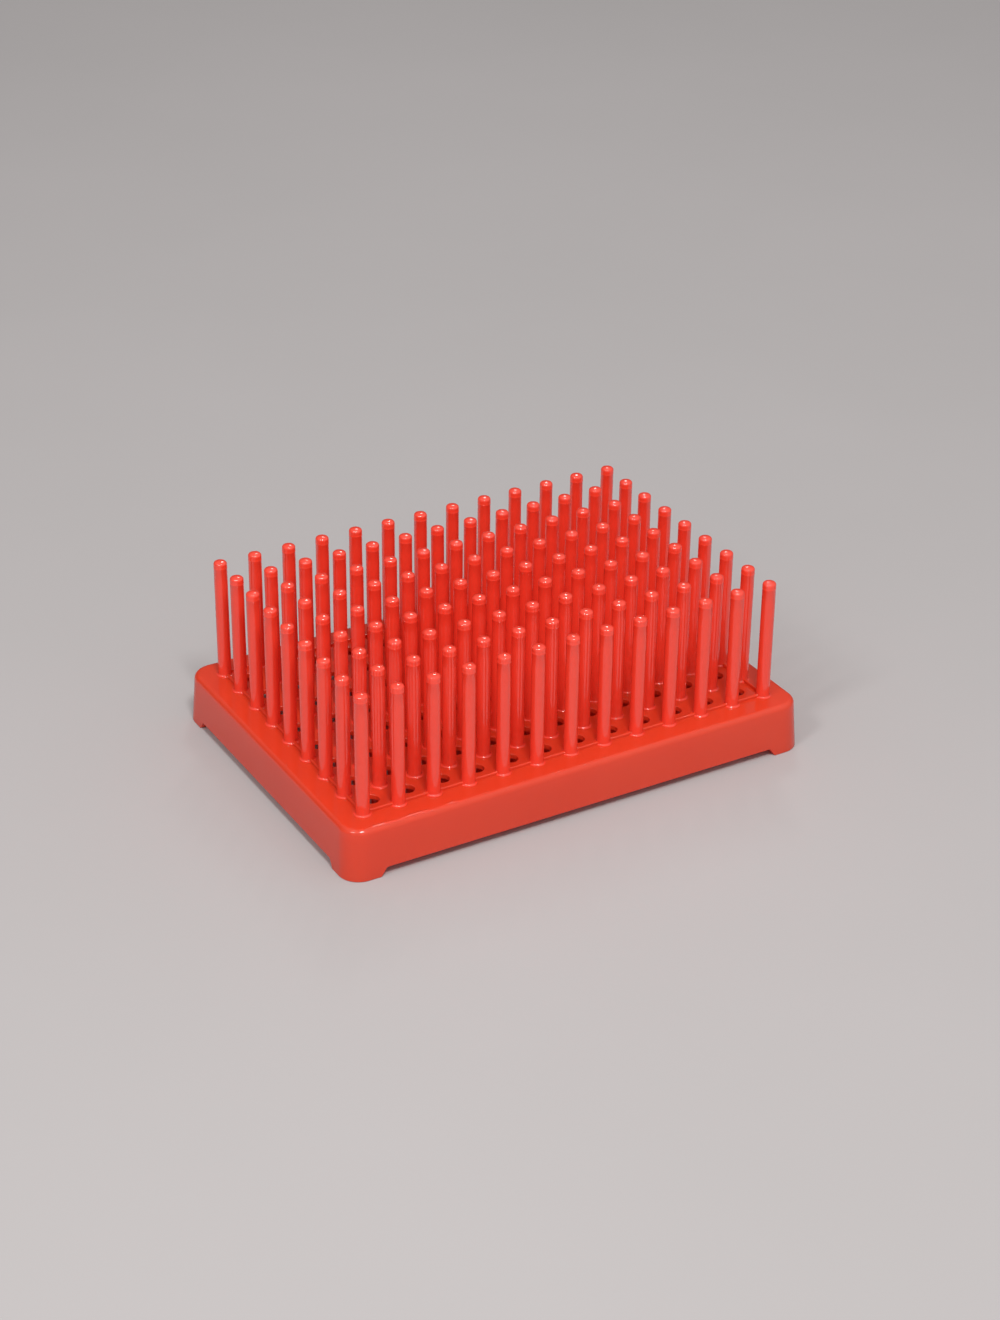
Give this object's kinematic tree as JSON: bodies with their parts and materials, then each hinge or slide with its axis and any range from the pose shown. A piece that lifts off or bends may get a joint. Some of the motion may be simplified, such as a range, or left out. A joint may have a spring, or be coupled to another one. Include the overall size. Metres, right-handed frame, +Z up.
{
  "type": "test tube peg rack",
  "caption": "Free-standing rack with a grid of round-tipped pegs on a shallow drained base, for drying or standing test tubes.",
  "frame": {"origin": "under the centre of the base, on the plane that the feet stand on", "axes": "+X along the long side, +Y across it, +Z up along the pegs"},
  "size_m": [0.2736, 0.1936, 0.0969],
  "materials": {
    "base_plastic": "smooth moulded, semi-gloss",
    "peg_plastic": "smooth moulded, semi-gloss"
  },
  "bodies": {
    "root": {"base": "base_plastic", "peg_row_01": "peg_plastic", "peg_row_02": "peg_plastic", "peg_row_03": "peg_plastic", "peg_row_04": "peg_plastic", "peg_row_05": "peg_plastic", "peg_row_06": "peg_plastic", "peg_row_07": "peg_plastic", "peg_row_08": "peg_plastic", "peg_row_09": "peg_plastic", "peg_row_10": "peg_plastic", "peg_row_11": "peg_plastic", "peg_row_12": "peg_plastic", "peg_row_13": "peg_plastic"}
  },
  "joints": []
}
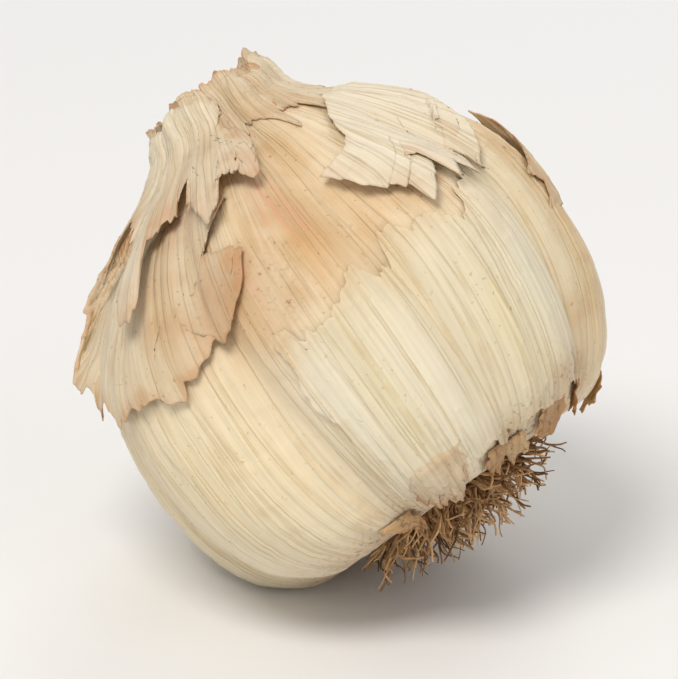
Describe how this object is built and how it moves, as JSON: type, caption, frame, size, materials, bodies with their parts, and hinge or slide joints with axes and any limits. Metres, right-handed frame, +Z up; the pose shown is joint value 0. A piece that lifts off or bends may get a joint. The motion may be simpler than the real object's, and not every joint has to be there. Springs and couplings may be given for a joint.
{
  "type": "garlic bulb",
  "caption": "Whole dry garlic bulb lying on its side: ribbed papery wrapper over the cloves, short torn neck, dry root tuft and loose flakes of outer skin.",
  "frame": {"origin": "on the surface the bulb lies on, under the middle of its bounding box", "axes": "+Z up; the root plate is at the lower +X side and the neck leans up towards -X and +Y"},
  "size_m": [0.0664, 0.0662, 0.0634],
  "materials": {
    "wrapper_skin": "dry, papery, faint sheen",
    "dry_roots": "dry and fibrous, earthy",
    "loose_skin": "thin, papery, slightly translucent"
  },
  "bodies": {
    "root": {"wrapped_bulb": "wrapper_skin", "root_tuft": "dry_roots", "loose_skin_left": "loose_skin", "loose_skin_collar": "loose_skin", "loose_skin_front": "loose_skin", "loose_skin_crown": "loose_skin", "loose_skin_heel": "loose_skin", "loose_skin_back": "loose_skin"}
  },
  "joints": []
}
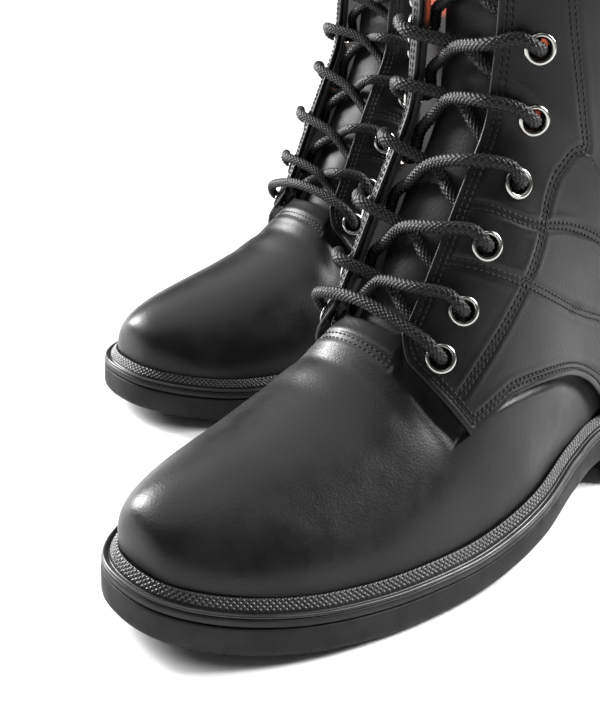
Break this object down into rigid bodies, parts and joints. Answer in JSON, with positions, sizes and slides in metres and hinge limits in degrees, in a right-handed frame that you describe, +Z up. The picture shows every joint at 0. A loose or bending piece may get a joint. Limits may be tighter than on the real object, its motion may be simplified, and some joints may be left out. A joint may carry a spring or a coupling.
{
  "type": "pair of fire boots",
  "caption": "Pair of black leather lace-up safety boots with open facings, metal eyelets, storm welt and heeled lugged sole.",
  "frame": {"origin": "on the floor, under the middle of the bounding box of the pair", "axes": "+Z up, toes towards -Y, +X towards the outer side of the left boot"},
  "size_m": [0.258, 0.3934, 0.2369],
  "materials": {
    "black_rubber": "matt moulded rubber",
    "smooth_rubber": "satin smooth edge",
    "storm_welt": "knurled strip",
    "shank_steel": "plain steel",
    "fibre_board": "pressed fibre board",
    "footbed_foam": "cloth-covered foam",
    "stiffener": "thermoplastic stiffener",
    "black_leather": "fine grain, semi-matt polish",
    "red_lining": "suede-like lining",
    "tongue_leather": "smooth soft leather",
    "lace_cord": "round braided cord",
    "eyelet_nickel": "dark nickel plated"
  },
  "bodies": {
    "left_boot": {"outsole_left": "black_rubber", "heel_left": "black_rubber", "midsole_left": "smooth_rubber", "welt_left": "storm_welt", "shank_left": "shank_steel", "insole_board_left": "fibre_board", "footbed_left": "footbed_foam", "toe_cap_left": "stiffener", "heel_counter_left": "stiffener", "vamp_left": "black_leather", "quarter_lateral_left": "black_leather", "quarter_medial_left": "black_leather", "lining_left": "red_lining", "lace_left": "lace_cord", "eyelet_lateral_1_left": "eyelet_nickel", "eyelet_lateral_2_left": "eyelet_nickel", "eyelet_lateral_3_left": "eyelet_nickel", "eyelet_lateral_4_left": "eyelet_nickel", "eyelet_lateral_5_left": "eyelet_nickel", "eyelet_lateral_6_left": "eyelet_nickel", "eyelet_lateral_7_left": "eyelet_nickel", "eyelet_medial_1_left": "eyelet_nickel", "eyelet_medial_2_left": "eyelet_nickel", "eyelet_medial_3_left": "eyelet_nickel", "eyelet_medial_4_left": "eyelet_nickel", "eyelet_medial_5_left": "eyelet_nickel", "eyelet_medial_6_left": "eyelet_nickel", "eyelet_medial_7_left": "eyelet_nickel"},
    "left_tongue": {"tongue_left": "tongue_leather"},
    "right_boot": {"outsole_right": "black_rubber", "heel_right": "black_rubber", "midsole_right": "smooth_rubber", "welt_right": "storm_welt", "shank_right": "shank_steel", "insole_board_right": "fibre_board", "footbed_right": "footbed_foam", "toe_cap_right": "stiffener", "heel_counter_right": "stiffener", "vamp_right": "black_leather", "quarter_lateral_right": "black_leather", "quarter_medial_right": "black_leather", "lining_right": "red_lining", "lace_right": "lace_cord", "eyelet_lateral_1_right": "eyelet_nickel", "eyelet_lateral_2_right": "eyelet_nickel", "eyelet_lateral_3_right": "eyelet_nickel", "eyelet_lateral_4_right": "eyelet_nickel", "eyelet_lateral_5_right": "eyelet_nickel", "eyelet_lateral_6_right": "eyelet_nickel", "eyelet_lateral_7_right": "eyelet_nickel", "eyelet_medial_1_right": "eyelet_nickel", "eyelet_medial_2_right": "eyelet_nickel", "eyelet_medial_3_right": "eyelet_nickel", "eyelet_medial_4_right": "eyelet_nickel", "eyelet_medial_5_right": "eyelet_nickel", "eyelet_medial_6_right": "eyelet_nickel", "eyelet_medial_7_right": "eyelet_nickel"},
    "right_tongue": {"tongue_right": "tongue_leather"}
  },
  "joints": [
    {"name": "right_boot_lift", "type": "slide", "parent": "left_boot", "child": "right_boot", "axis": [0, 0, 1], "range_m": [0, 0.25]},
    {"name": "left_tongue_fold", "type": "hinge", "parent": "left_boot", "child": "left_tongue", "pos_m": [0.069, -0.09208, 0.0801], "axis": [1, 0, 0], "range_deg": [-8, 0]},
    {"name": "right_tongue_fold", "type": "hinge", "parent": "right_boot", "child": "right_tongue", "pos_m": [-0.06917, 0.00177, 0.0801], "axis": [0.999, -0.0436, 0], "range_deg": [-8, 0]}
  ]
}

# # #

# DIRECTION
All of the material above needs to be copied exactly.

# COMPLETED EXERCISE
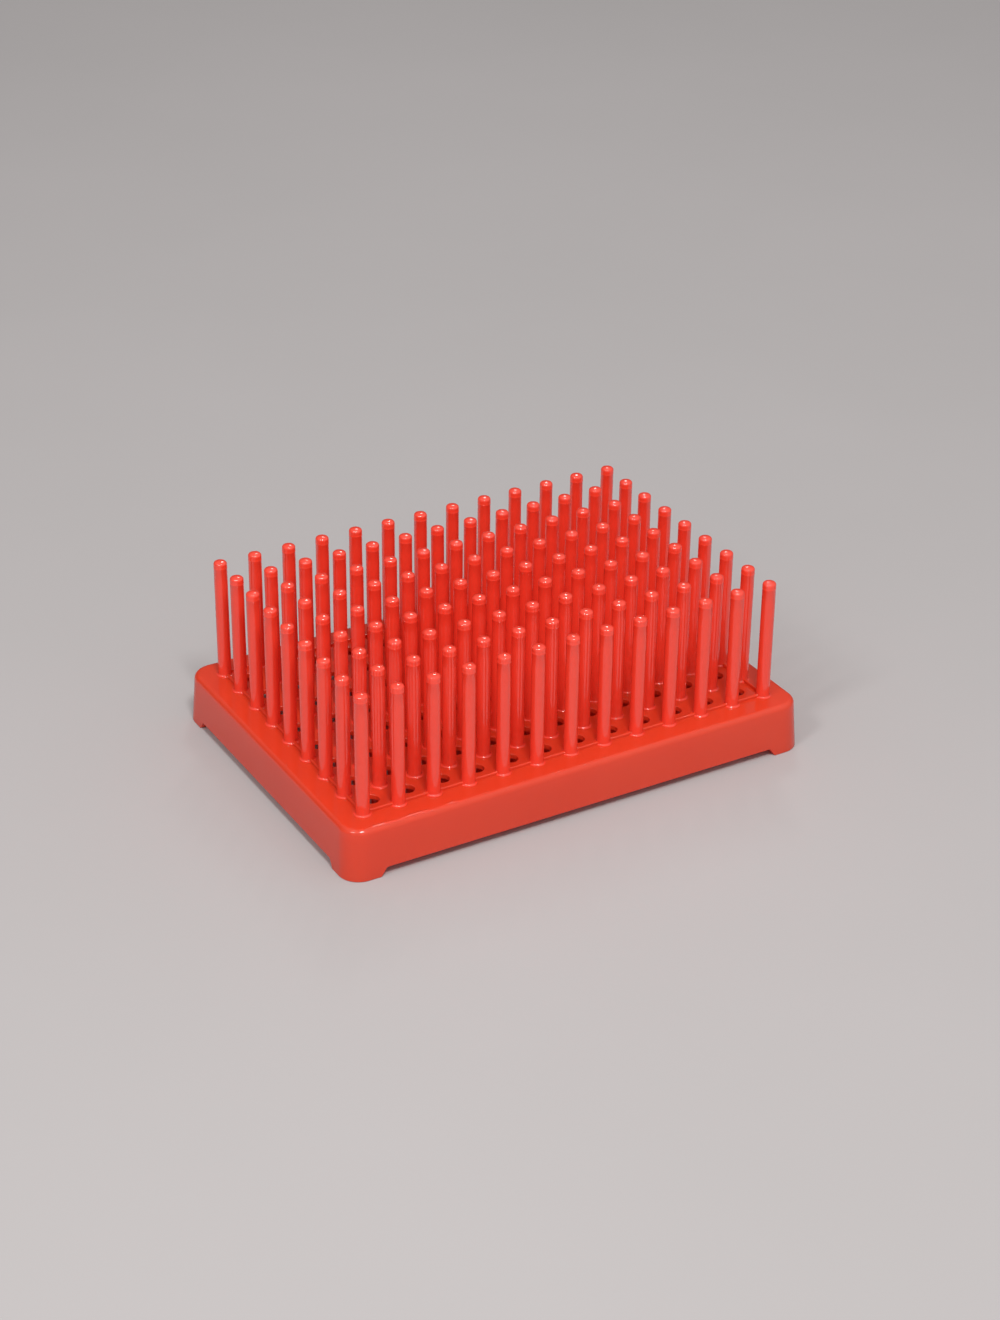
Give this object's kinematic tree as JSON: bodies with their parts and materials, then each hinge or slide with its axis and any range from the pose shown. A piece that lifts off or bends may get a joint. Some of the motion may be simplified, such as a range, or left out. A joint may have a spring, or be coupled to another one. Include the overall size. Metres, right-handed frame, +Z up.
{
  "type": "test tube peg rack",
  "caption": "Free-standing rack with a grid of round-tipped pegs on a shallow drained base, for drying or standing test tubes.",
  "frame": {"origin": "under the centre of the base, on the plane that the feet stand on", "axes": "+X along the long side, +Y across it, +Z up along the pegs"},
  "size_m": [0.2736, 0.1936, 0.0969],
  "materials": {
    "base_plastic": "smooth moulded, semi-gloss",
    "peg_plastic": "smooth moulded, semi-gloss"
  },
  "bodies": {
    "root": {"base": "base_plastic", "peg_row_01": "peg_plastic", "peg_row_02": "peg_plastic", "peg_row_03": "peg_plastic", "peg_row_04": "peg_plastic", "peg_row_05": "peg_plastic", "peg_row_06": "peg_plastic", "peg_row_07": "peg_plastic", "peg_row_08": "peg_plastic", "peg_row_09": "peg_plastic", "peg_row_10": "peg_plastic", "peg_row_11": "peg_plastic", "peg_row_12": "peg_plastic", "peg_row_13": "peg_plastic"}
  },
  "joints": []
}
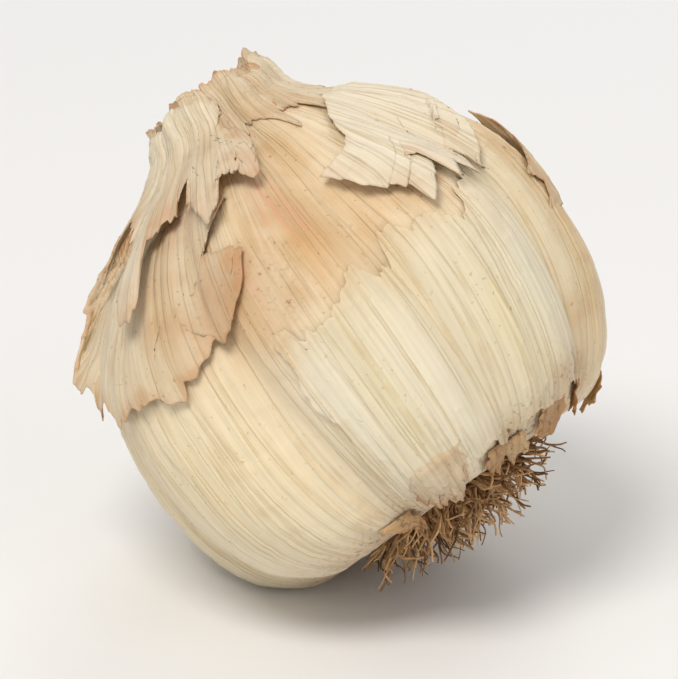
Describe how this object is built and how it moves, as JSON: type, caption, frame, size, materials, bodies with their parts, and hinge or slide joints with axes and any limits. Metres, right-handed frame, +Z up; the pose shown is joint value 0. A piece that lifts off or bends may get a joint. The motion may be simpler than the real object's, and not every joint has to be there. Springs and couplings may be given for a joint.
{
  "type": "garlic bulb",
  "caption": "Whole dry garlic bulb lying on its side: ribbed papery wrapper over the cloves, short torn neck, dry root tuft and loose flakes of outer skin.",
  "frame": {"origin": "on the surface the bulb lies on, under the middle of its bounding box", "axes": "+Z up; the root plate is at the lower +X side and the neck leans up towards -X and +Y"},
  "size_m": [0.0664, 0.0662, 0.0634],
  "materials": {
    "wrapper_skin": "dry, papery, faint sheen",
    "dry_roots": "dry and fibrous, earthy",
    "loose_skin": "thin, papery, slightly translucent"
  },
  "bodies": {
    "root": {"wrapped_bulb": "wrapper_skin", "root_tuft": "dry_roots", "loose_skin_left": "loose_skin", "loose_skin_collar": "loose_skin", "loose_skin_front": "loose_skin", "loose_skin_crown": "loose_skin", "loose_skin_heel": "loose_skin", "loose_skin_back": "loose_skin"}
  },
  "joints": []
}
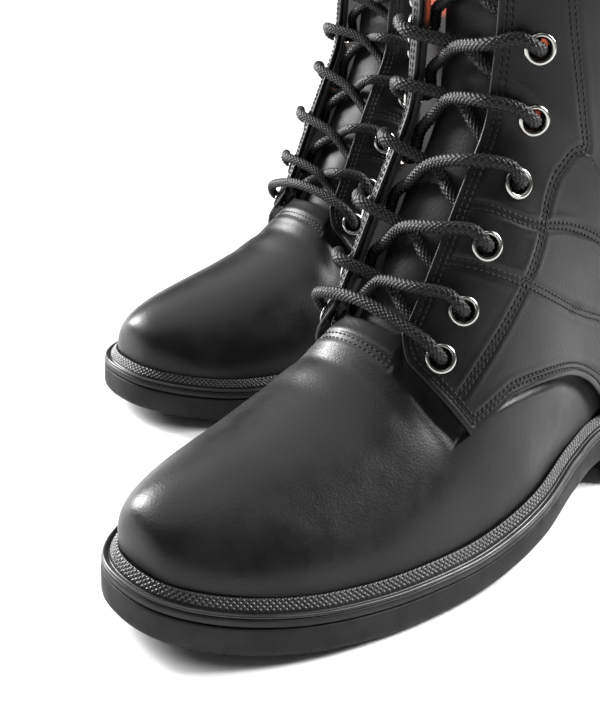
Break this object down into rigid bodies, parts and joints. Answer in JSON, with positions, sizes and slides in metres and hinge limits in degrees, in a right-handed frame that you describe, +Z up. The picture shows every joint at 0. A loose or bending piece may get a joint. Limits may be tighter than on the real object, its motion may be simplified, and some joints may be left out. A joint may carry a spring or a coupling.
{
  "type": "pair of fire boots",
  "caption": "Pair of black leather lace-up safety boots with open facings, metal eyelets, storm welt and heeled lugged sole.",
  "frame": {"origin": "on the floor, under the middle of the bounding box of the pair", "axes": "+Z up, toes towards -Y, +X towards the outer side of the left boot"},
  "size_m": [0.258, 0.3934, 0.2369],
  "materials": {
    "black_rubber": "matt moulded rubber",
    "smooth_rubber": "satin smooth edge",
    "storm_welt": "knurled strip",
    "shank_steel": "plain steel",
    "fibre_board": "pressed fibre board",
    "footbed_foam": "cloth-covered foam",
    "stiffener": "thermoplastic stiffener",
    "black_leather": "fine grain, semi-matt polish",
    "red_lining": "suede-like lining",
    "tongue_leather": "smooth soft leather",
    "lace_cord": "round braided cord",
    "eyelet_nickel": "dark nickel plated"
  },
  "bodies": {
    "left_boot": {"outsole_left": "black_rubber", "heel_left": "black_rubber", "midsole_left": "smooth_rubber", "welt_left": "storm_welt", "shank_left": "shank_steel", "insole_board_left": "fibre_board", "footbed_left": "footbed_foam", "toe_cap_left": "stiffener", "heel_counter_left": "stiffener", "vamp_left": "black_leather", "quarter_lateral_left": "black_leather", "quarter_medial_left": "black_leather", "lining_left": "red_lining", "lace_left": "lace_cord", "eyelet_lateral_1_left": "eyelet_nickel", "eyelet_lateral_2_left": "eyelet_nickel", "eyelet_lateral_3_left": "eyelet_nickel", "eyelet_lateral_4_left": "eyelet_nickel", "eyelet_lateral_5_left": "eyelet_nickel", "eyelet_lateral_6_left": "eyelet_nickel", "eyelet_lateral_7_left": "eyelet_nickel", "eyelet_medial_1_left": "eyelet_nickel", "eyelet_medial_2_left": "eyelet_nickel", "eyelet_medial_3_left": "eyelet_nickel", "eyelet_medial_4_left": "eyelet_nickel", "eyelet_medial_5_left": "eyelet_nickel", "eyelet_medial_6_left": "eyelet_nickel", "eyelet_medial_7_left": "eyelet_nickel"},
    "left_tongue": {"tongue_left": "tongue_leather"},
    "right_boot": {"outsole_right": "black_rubber", "heel_right": "black_rubber", "midsole_right": "smooth_rubber", "welt_right": "storm_welt", "shank_right": "shank_steel", "insole_board_right": "fibre_board", "footbed_right": "footbed_foam", "toe_cap_right": "stiffener", "heel_counter_right": "stiffener", "vamp_right": "black_leather", "quarter_lateral_right": "black_leather", "quarter_medial_right": "black_leather", "lining_right": "red_lining", "lace_right": "lace_cord", "eyelet_lateral_1_right": "eyelet_nickel", "eyelet_lateral_2_right": "eyelet_nickel", "eyelet_lateral_3_right": "eyelet_nickel", "eyelet_lateral_4_right": "eyelet_nickel", "eyelet_lateral_5_right": "eyelet_nickel", "eyelet_lateral_6_right": "eyelet_nickel", "eyelet_lateral_7_right": "eyelet_nickel", "eyelet_medial_1_right": "eyelet_nickel", "eyelet_medial_2_right": "eyelet_nickel", "eyelet_medial_3_right": "eyelet_nickel", "eyelet_medial_4_right": "eyelet_nickel", "eyelet_medial_5_right": "eyelet_nickel", "eyelet_medial_6_right": "eyelet_nickel", "eyelet_medial_7_right": "eyelet_nickel"},
    "right_tongue": {"tongue_right": "tongue_leather"}
  },
  "joints": [
    {"name": "right_boot_lift", "type": "slide", "parent": "left_boot", "child": "right_boot", "axis": [0, 0, 1], "range_m": [0, 0.25]},
    {"name": "left_tongue_fold", "type": "hinge", "parent": "left_boot", "child": "left_tongue", "pos_m": [0.069, -0.09208, 0.0801], "axis": [1, 0, 0], "range_deg": [-8, 0]},
    {"name": "right_tongue_fold", "type": "hinge", "parent": "right_boot", "child": "right_tongue", "pos_m": [-0.06917, 0.00177, 0.0801], "axis": [0.999, -0.0436, 0], "range_deg": [-8, 0]}
  ]
}